PROBLEM TO SOLVE
Repeat the records exactly. Every line must match.

--- start TASK MATERIAL ---

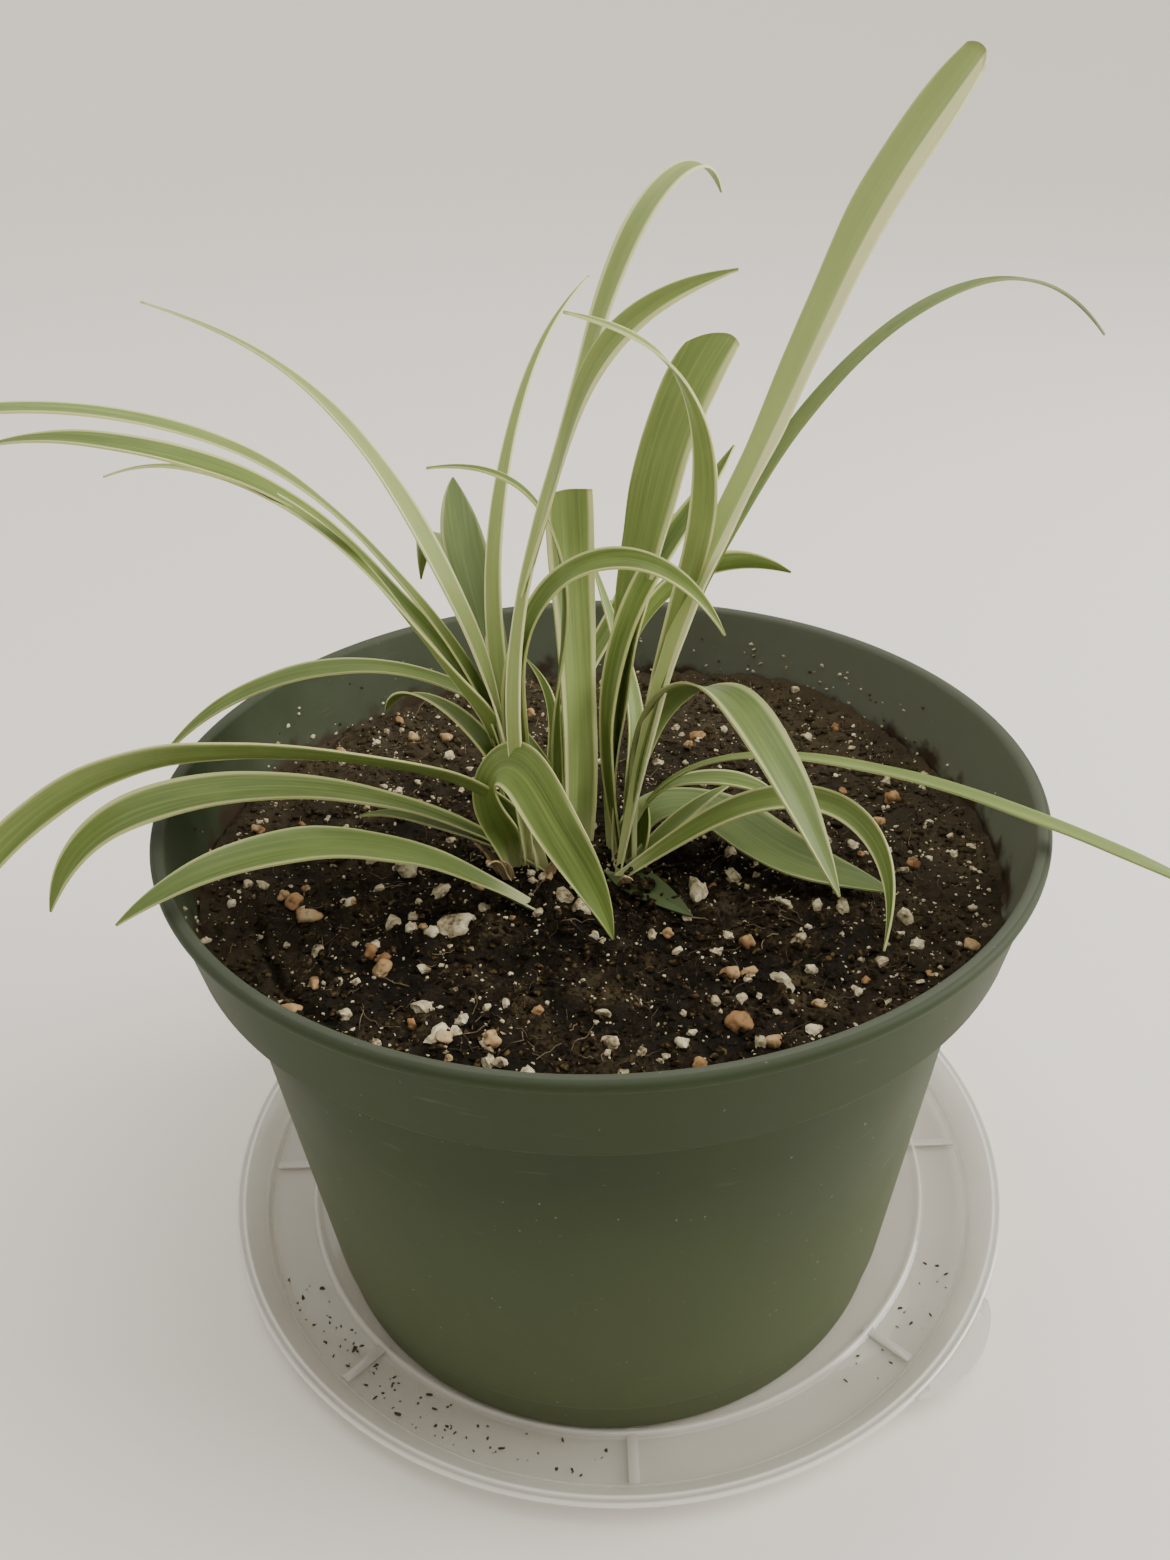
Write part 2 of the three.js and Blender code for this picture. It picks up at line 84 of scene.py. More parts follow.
def node(material, kind, inputs=None, stops=(), **settings):
    """Adds a shader node, sets or links its inputs, and returns its outputs. Inputs go by
    name or number: Math 0 to 2 are its terms, Mix 0 is the share of colour 7 over colour 6,
    and MapRange takes 0 from the span 1 to 2 to the span 3 to 4, or else to 0 to 1."""
    added = material.node_tree.nodes.new("ShaderNode" + kind)
    for name, value in settings.items():
        setattr(added, name, value)
    for socket, value in (inputs or {}).items():
        if isinstance(value, bpy.types.NodeSocket):
            material.node_tree.links.new(value, added.inputs[socket])
        else:
            added.inputs[socket].default_value = value
    for i, (share, colour) in enumerate(stops):
        elements = added.color_ramp.elements
        element = elements[i] if i < 2 else elements.new(share)
        element.position, element.color = share, linear(colour)
    return added.outputs


world = bpy.data.worlds.new("studio")
world.use_nodes = True
world.node_tree.nodes.clear()
direction = node(world, "TexCoord")["Generated"]
to_right = node(world, "SeparateXYZ", {"Vector": direction})[0]
strength = node(world, "MapRange", {0: to_right, 1: -1.0, 3: SKY_ON_LEFT, 4: SKY_ON_RIGHT})
sky = node(world, "Background", {"Color": (1.0, 0.975, 0.94, 1), "Strength": strength[0]})
node(world, "OutputWorld", {"Surface": sky[0]})
bpy.context.scene.world = world


def lamp(kind, name, place, power, size):
    """A soft lamp at a place in metres that shines on the plant."""
    light_data = bpy.data.lights.new(name, kind)
    light_data.energy = power
    light_data.color = (1.0, 0.97, 0.93)
    if kind == "SUN":
        light_data.angle = size
    else:
        light_data.size = size
    light = bpy.data.objects.new(name, light_data)
    light.location = place
    aim = LAMPS_AIM_AT - Vector(place)
    light.rotation_euler = aim.to_track_quat("-Z", "Y").to_euler()
    bpy.context.scene.collection.objects.link(light)


lamp("SUN", "from_above", (0.22, 0.05, 1.3), 2.0, math.radians(60))
lamp("AREA", "from_the_right", (1.2, 0.0, 0.6), 18, 0.8)
lamp("AREA", "from_behind", (-0.5, 0.6, 1.4), 4, 1.3)


# A matt painted board: it gives no reflection, only the soft shadow under the saucer.
floor_paint = new_material("matt_painted_board")
shader = node(
    floor_paint,
    "BsdfPrincipled",
    {"Base Color": linear("#efebe3"), "Roughness": 0.9, "Specular IOR Level": 0.2},
)
node(floor_paint, "OutputMaterial", {"Surface": shader[0]})
bpy.ops.mesh.primitive_circle_add(
    vertices=96, radius=FLOOR_RADIUS, fill_type="NGON", location=(0, 0, -FLOOR_DROP)
)
floor = bpy.context.object
floor.name = "floor"
bpy.ops.object.mode_set(mode="EDIT")
bpy.ops.mesh.region_to_loop()
reach, level = FLOOR_RADIUS, 0
for next_reach, next_level in FAR_RINGS:
    rise = (0, 0, next_level - level)
    bpy.ops.mesh.extrude_region_move(TRANSFORM_OT_translate={"value": rise})
    widening = (next_reach / reach, next_reach / reach, 1)
    bpy.ops.transform.resize(value=widening, center_override=(0, 0, next_level))
    reach, level = next_reach, next_level
bpy.ops.object.mode_set(mode="OBJECT")
bpy.ops.object.shade_smooth()
floor.data.materials.append(floor_paint)


# Pot: one injection moulding of dark green polypropylene. It has a rolled lip, a collar
# that tapers in to a shoulder, a plain tapering body and a foot band set in a little.
# It stands loose on the flat middle of the saucer.
POT_BOTTOM = 2.0
TURNED_SIDES = 192
MERGE_WITHIN = 0.02
POT_OUTLINE = [
    (0.05, 2.5), (66.9, 2.5), (69.4, 0), (74.4, 0), (75.2, 0.8), (76.4, 10.4),
    (77.2, 11.2), (89.3, 113.8), (90.4, 115.1), (95.6, 115.4), (96.5, 116.6), (100.0, 135.2),
    (101.1, 135.9), (101.6, 136.9), (101.6, 138.1), (101.0, 138.8), (100.2, 139), (99.0, 138.8),
    (98.4, 138.1), (98.2, 136.5), (94.9, 116.4), (87.8, 113.0), (74.8, 5.4), (73.4, 4.1),
    (0.05, 4.1),
]
OUTER_SIDE = slice(3, 15)  # the outline's points from the foot up to the lip
POT_ROUNDING = 0.5
INNER_FACE_DEPTH = 1.1  # faces this far in from the outer side belong to the inner wall
EDGE_ANGLE = math.radians(14)


def pick(piece):
    """Selects one piece alone and makes it active."""
    bpy.ops.object.select_all(action="DESELECT")
    piece.select_set(True)
    bpy.context.view_layer.objects.active = piece


def face_outwards(piece, merge_within=0):
    """Merges points closer than a distance in millimetres and turns all faces outwards."""
    pick(piece)
    bpy.ops.object.mode_set(mode="EDIT")
    bpy.ops.mesh.select_all(action="SELECT")
    if merge_within:
        bpy.ops.mesh.remove_doubles(threshold=merge_within * MM)
    bpy.ops.mesh.normals_make_consistent(inside=False)
    bpy.ops.object.mode_set(mode="OBJECT")


def turned(name, outline, sides=TURNED_SIDES):
    """A ring drawn out along an outline of (radius, height) points in millimetres."""
    radius, height = outline[0]
    start = (0, 0, height * MM)
    bpy.ops.mesh.primitive_circle_add(vertices=sides, radius=radius * MM, location=start)
    piece = bpy.context.object
    piece.name = name
    bpy.ops.object.transform_apply(location=True, rotation=True, scale=True)
    bpy.ops.object.mode_set(mode="EDIT")
    bpy.ops.mesh.select_all(action="SELECT")
    for next_radius, next_height in outline[1:]:
        rise = (0, 0, (next_height - height) * MM)
        bpy.ops.mesh.extrude_region_move(TRANSFORM_OT_translate={"value": rise})
        share = next_radius / radius
        centre = (0, 0, next_height * MM)
        bpy.ops.transform.resize(value=(share, share, 1), center_override=centre)
        radius, height = next_radius, next_height
    bpy.ops.object.mode_set(mode="OBJECT")
    face_outwards(piece, MERGE_WITHIN)
    return piece


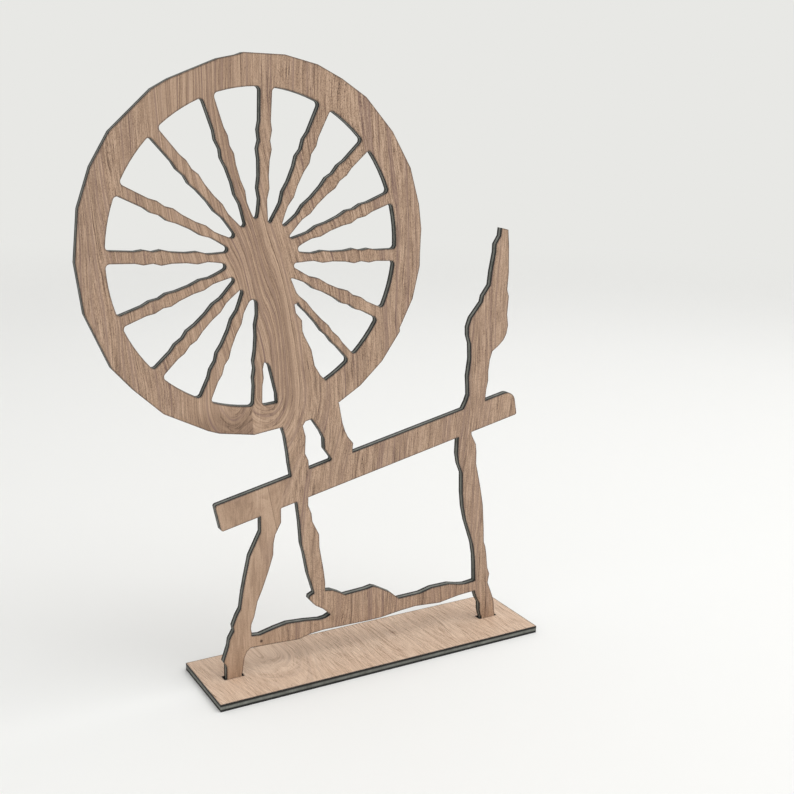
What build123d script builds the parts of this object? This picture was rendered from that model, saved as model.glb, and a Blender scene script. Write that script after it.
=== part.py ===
from build123d import *
import math
import os

# A freestanding ornament in the shape of a treadle spinning wheel: one pierced board,
# cut to the outline of the wheel, its stand, bench, legs, treadle and distaff, stands by
# its two feet in two slots of a base board. Both boards are dark cored, with a thin
# walnut veneer on each face.
# Frame: millimetres, +X along the base to the right of the front face, +Y to the back,
# +Z up. The origin is the centre of the base's underside.

# ---- boards ----
BASE_LENGTH = 304.8
BASE_DEPTH = 76.2
BASE_THICKNESS = 6.35
PANEL_THICKNESS = 6.35
VENEER = 0.6              # walnut on each face of both boards

# ---- feet and slots ----
LEFT_FOOT_X = -126.0      # middle of the left foot
LEFT_FOOT_WIDTH = 13.0
RIGHT_FOOT_X = 123.75     # middle of the right foot
RIGHT_FOOT_WIDTH = 14.5
FOOT_STRAIGHT = 3.0       # straight part of a foot above the base
FOOT_SHORT = 0.3          # the feet end this far above the base's underside
SLOT_FIT = 0.08           # between the panel's face and the slot's long wall
SLOT_END_GAP = 2.0        # between a foot's edge and the slot's end

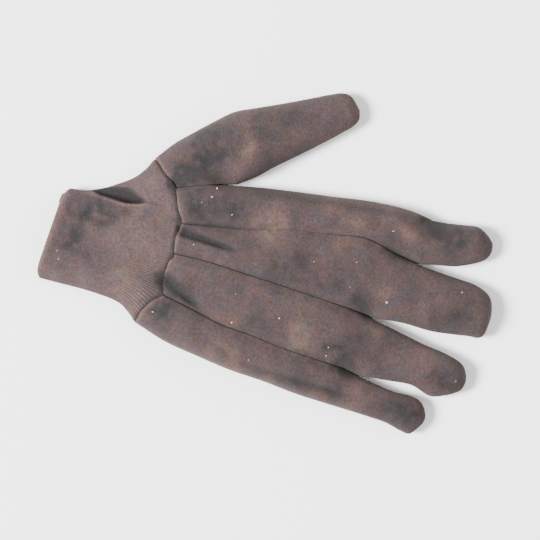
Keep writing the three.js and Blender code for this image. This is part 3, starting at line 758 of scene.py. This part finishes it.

--- end TASK MATERIAL ---

SOLUTION FOR THIS EXERCISE
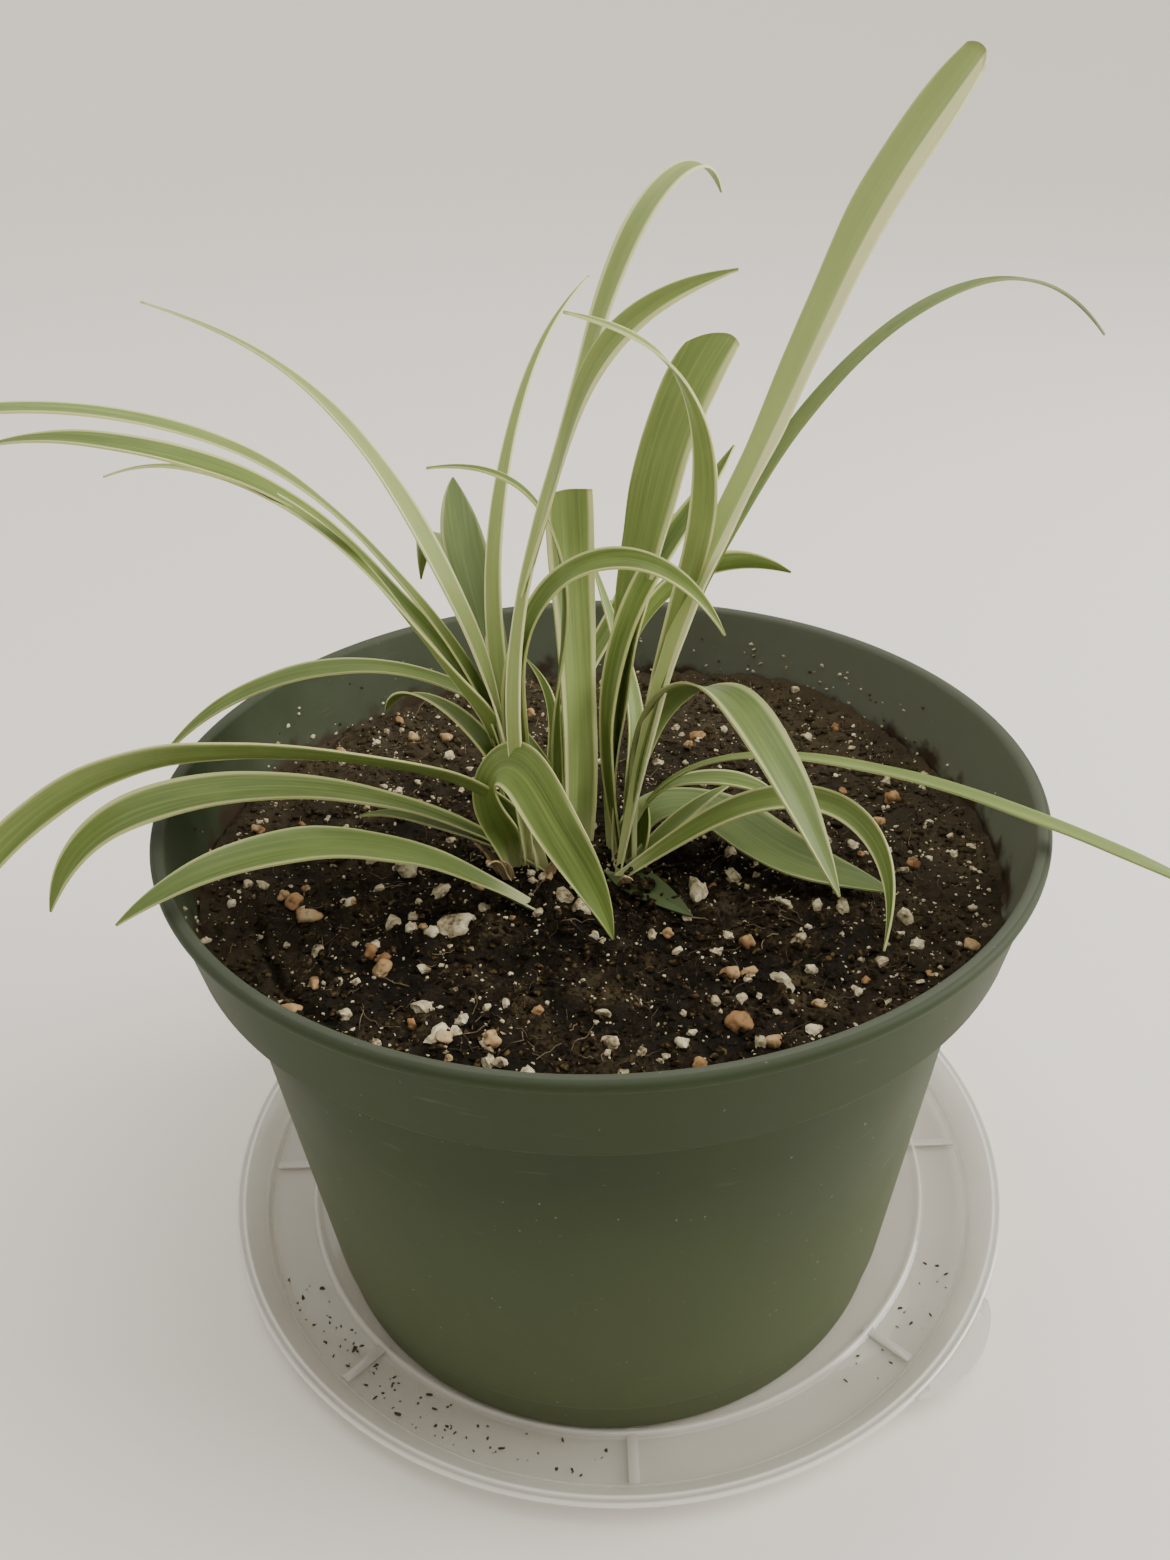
Write part 2 of the three.js and Blender code for this picture. It picks up at line 84 of scene.py. More parts follow.
def node(material, kind, inputs=None, stops=(), **settings):
    """Adds a shader node, sets or links its inputs, and returns its outputs. Inputs go by
    name or number: Math 0 to 2 are its terms, Mix 0 is the share of colour 7 over colour 6,
    and MapRange takes 0 from the span 1 to 2 to the span 3 to 4, or else to 0 to 1."""
    added = material.node_tree.nodes.new("ShaderNode" + kind)
    for name, value in settings.items():
        setattr(added, name, value)
    for socket, value in (inputs or {}).items():
        if isinstance(value, bpy.types.NodeSocket):
            material.node_tree.links.new(value, added.inputs[socket])
        else:
            added.inputs[socket].default_value = value
    for i, (share, colour) in enumerate(stops):
        elements = added.color_ramp.elements
        element = elements[i] if i < 2 else elements.new(share)
        element.position, element.color = share, linear(colour)
    return added.outputs


world = bpy.data.worlds.new("studio")
world.use_nodes = True
world.node_tree.nodes.clear()
direction = node(world, "TexCoord")["Generated"]
to_right = node(world, "SeparateXYZ", {"Vector": direction})[0]
strength = node(world, "MapRange", {0: to_right, 1: -1.0, 3: SKY_ON_LEFT, 4: SKY_ON_RIGHT})
sky = node(world, "Background", {"Color": (1.0, 0.975, 0.94, 1), "Strength": strength[0]})
node(world, "OutputWorld", {"Surface": sky[0]})
bpy.context.scene.world = world


def lamp(kind, name, place, power, size):
    """A soft lamp at a place in metres that shines on the plant."""
    light_data = bpy.data.lights.new(name, kind)
    light_data.energy = power
    light_data.color = (1.0, 0.97, 0.93)
    if kind == "SUN":
        light_data.angle = size
    else:
        light_data.size = size
    light = bpy.data.objects.new(name, light_data)
    light.location = place
    aim = LAMPS_AIM_AT - Vector(place)
    light.rotation_euler = aim.to_track_quat("-Z", "Y").to_euler()
    bpy.context.scene.collection.objects.link(light)


lamp("SUN", "from_above", (0.22, 0.05, 1.3), 2.0, math.radians(60))
lamp("AREA", "from_the_right", (1.2, 0.0, 0.6), 18, 0.8)
lamp("AREA", "from_behind", (-0.5, 0.6, 1.4), 4, 1.3)


# A matt painted board: it gives no reflection, only the soft shadow under the saucer.
floor_paint = new_material("matt_painted_board")
shader = node(
    floor_paint,
    "BsdfPrincipled",
    {"Base Color": linear("#efebe3"), "Roughness": 0.9, "Specular IOR Level": 0.2},
)
node(floor_paint, "OutputMaterial", {"Surface": shader[0]})
bpy.ops.mesh.primitive_circle_add(
    vertices=96, radius=FLOOR_RADIUS, fill_type="NGON", location=(0, 0, -FLOOR_DROP)
)
floor = bpy.context.object
floor.name = "floor"
bpy.ops.object.mode_set(mode="EDIT")
bpy.ops.mesh.region_to_loop()
reach, level = FLOOR_RADIUS, 0
for next_reach, next_level in FAR_RINGS:
    rise = (0, 0, next_level - level)
    bpy.ops.mesh.extrude_region_move(TRANSFORM_OT_translate={"value": rise})
    widening = (next_reach / reach, next_reach / reach, 1)
    bpy.ops.transform.resize(value=widening, center_override=(0, 0, next_level))
    reach, level = next_reach, next_level
bpy.ops.object.mode_set(mode="OBJECT")
bpy.ops.object.shade_smooth()
floor.data.materials.append(floor_paint)


# Pot: one injection moulding of dark green polypropylene. It has a rolled lip, a collar
# that tapers in to a shoulder, a plain tapering body and a foot band set in a little.
# It stands loose on the flat middle of the saucer.
POT_BOTTOM = 2.0
TURNED_SIDES = 192
MERGE_WITHIN = 0.02
POT_OUTLINE = [
    (0.05, 2.5), (66.9, 2.5), (69.4, 0), (74.4, 0), (75.2, 0.8), (76.4, 10.4),
    (77.2, 11.2), (89.3, 113.8), (90.4, 115.1), (95.6, 115.4), (96.5, 116.6), (100.0, 135.2),
    (101.1, 135.9), (101.6, 136.9), (101.6, 138.1), (101.0, 138.8), (100.2, 139), (99.0, 138.8),
    (98.4, 138.1), (98.2, 136.5), (94.9, 116.4), (87.8, 113.0), (74.8, 5.4), (73.4, 4.1),
    (0.05, 4.1),
]
OUTER_SIDE = slice(3, 15)  # the outline's points from the foot up to the lip
POT_ROUNDING = 0.5
INNER_FACE_DEPTH = 1.1  # faces this far in from the outer side belong to the inner wall
EDGE_ANGLE = math.radians(14)


def pick(piece):
    """Selects one piece alone and makes it active."""
    bpy.ops.object.select_all(action="DESELECT")
    piece.select_set(True)
    bpy.context.view_layer.objects.active = piece


def face_outwards(piece, merge_within=0):
    """Merges points closer than a distance in millimetres and turns all faces outwards."""
    pick(piece)
    bpy.ops.object.mode_set(mode="EDIT")
    bpy.ops.mesh.select_all(action="SELECT")
    if merge_within:
        bpy.ops.mesh.remove_doubles(threshold=merge_within * MM)
    bpy.ops.mesh.normals_make_consistent(inside=False)
    bpy.ops.object.mode_set(mode="OBJECT")


def turned(name, outline, sides=TURNED_SIDES):
    """A ring drawn out along an outline of (radius, height) points in millimetres."""
    radius, height = outline[0]
    start = (0, 0, height * MM)
    bpy.ops.mesh.primitive_circle_add(vertices=sides, radius=radius * MM, location=start)
    piece = bpy.context.object
    piece.name = name
    bpy.ops.object.transform_apply(location=True, rotation=True, scale=True)
    bpy.ops.object.mode_set(mode="EDIT")
    bpy.ops.mesh.select_all(action="SELECT")
    for next_radius, next_height in outline[1:]:
        rise = (0, 0, (next_height - height) * MM)
        bpy.ops.mesh.extrude_region_move(TRANSFORM_OT_translate={"value": rise})
        share = next_radius / radius
        centre = (0, 0, next_height * MM)
        bpy.ops.transform.resize(value=(share, share, 1), center_override=centre)
        radius, height = next_radius, next_height
    bpy.ops.object.mode_set(mode="OBJECT")
    face_outwards(piece, MERGE_WITHIN)
    return piece


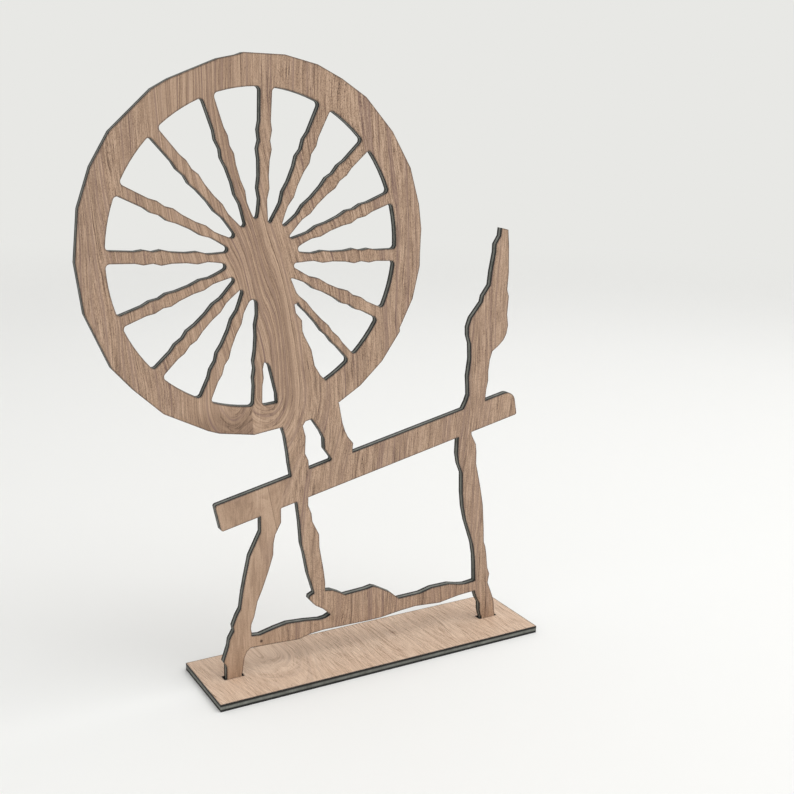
What build123d script builds the parts of this object? This picture was rendered from that model, saved as model.glb, and a Blender scene script. Write that script after it.
=== part.py ===
from build123d import *
import math
import os

# A freestanding ornament in the shape of a treadle spinning wheel: one pierced board,
# cut to the outline of the wheel, its stand, bench, legs, treadle and distaff, stands by
# its two feet in two slots of a base board. Both boards are dark cored, with a thin
# walnut veneer on each face.
# Frame: millimetres, +X along the base to the right of the front face, +Y to the back,
# +Z up. The origin is the centre of the base's underside.

# ---- boards ----
BASE_LENGTH = 304.8
BASE_DEPTH = 76.2
BASE_THICKNESS = 6.35
PANEL_THICKNESS = 6.35
VENEER = 0.6              # walnut on each face of both boards

# ---- feet and slots ----
LEFT_FOOT_X = -126.0      # middle of the left foot
LEFT_FOOT_WIDTH = 13.0
RIGHT_FOOT_X = 123.75     # middle of the right foot
RIGHT_FOOT_WIDTH = 14.5
FOOT_STRAIGHT = 3.0       # straight part of a foot above the base
FOOT_SHORT = 0.3          # the feet end this far above the base's underside
SLOT_FIT = 0.08           # between the panel's face and the slot's long wall
SLOT_END_GAP = 2.0        # between a foot's edge and the slot's end

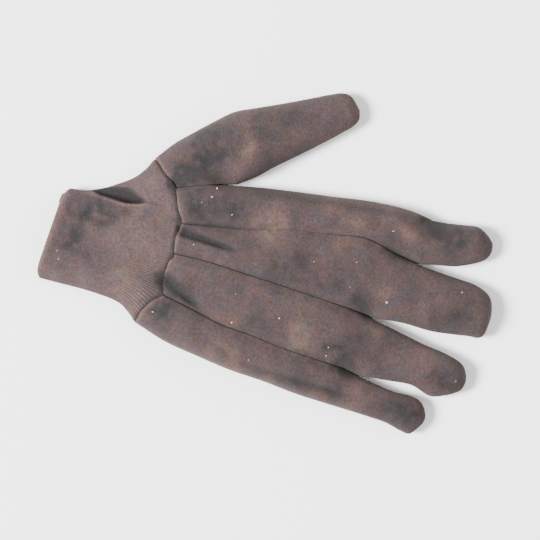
Keep writing the three.js and Blender code for this image. This is part 3, starting at line 758 of scene.py. This part finishes it.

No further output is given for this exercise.